As rugas do rosto de Jusús sulcam-se no sofrimento da noite que lhe marcará o resto da vida. Como Jesús, muitos outros homens e mulheres de Angrois bateram-se por ajudar a salvar as vidas de vários dos cerca de 150 feridos do descarrilamento em Santiago de Compostela.
Cansados, esta quinta-feira, os bravos da vila mal quiseram recordar. Perdidos no meio da multidão, que em dia feriado tomou as bermas da linha férrea para assistir aos trabalhos de remoção das carruagens do comboio, preferiam o silêncio.
Esta quinta-feira, Santiago de Compostela acordou aturdida, pesada, olhos ao alto presos nos ecrãs de televisão que passavam e repassavam imagens do ferro amontoado que roubou pelo menos 80 vidas.
Dezenas de jornalistas, de vários pontos do Mundo, do Japão longínquo aos vizinhos de Portugal e Espanha, foram a Angrois para dar notícia da tragédia. Na vila, eram inúmeros carros de exterior e toda a parafernália associada a televisões e rádios.
Ao meio-dia, o país ,juntou-se. Um minuto de silêncio para lembrar os mortos de Angrois. Na estação de caminho-de-ferro da Santiago de Compostela cumpriram-se dois minutos de luto. Baixaram-se os olhos, relembraram-se as imagens que em compulsão invadiram a vida dos galegos.
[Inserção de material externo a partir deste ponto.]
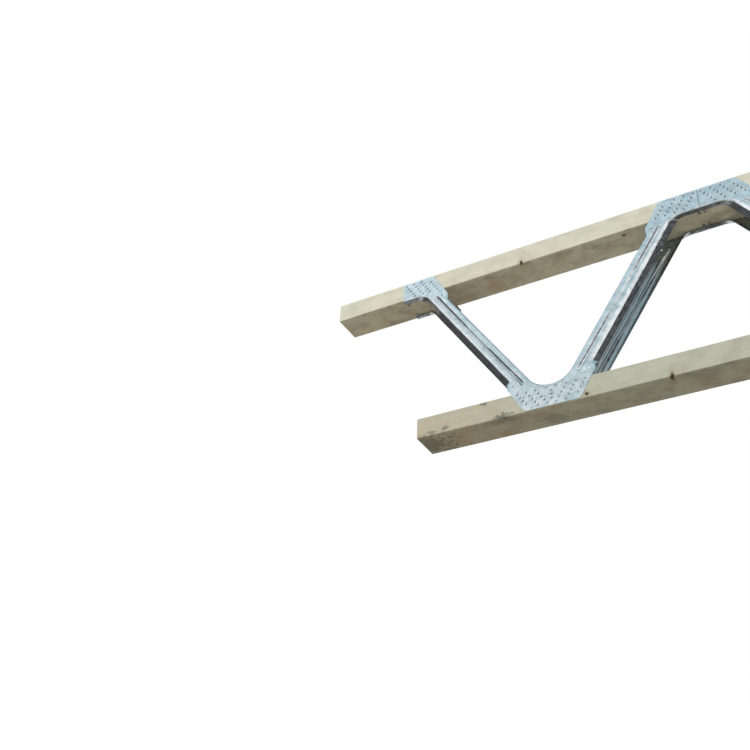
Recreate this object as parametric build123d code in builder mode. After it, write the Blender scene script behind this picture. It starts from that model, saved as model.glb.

Julian Regos, 18 anos, falava com o peso da impotência pela tragédia maior que ele. Os mortos, o sofrimento das famílias, os feridos, e ele sem nada pode fazer. A desfazer-se numa compaixão entranhada nas veias.
"Viemos dar sangue, mas já não é preciso", lamenta, por só lhe quedar aquele sentimento de impotência, louvando os que reagiram antes de sequer de se deixarem prender pela amargura do sofrimento. "Vi de tudo, vi tudo", a Jesus já não há quem resgate da amargura que lhe invadiu os dias.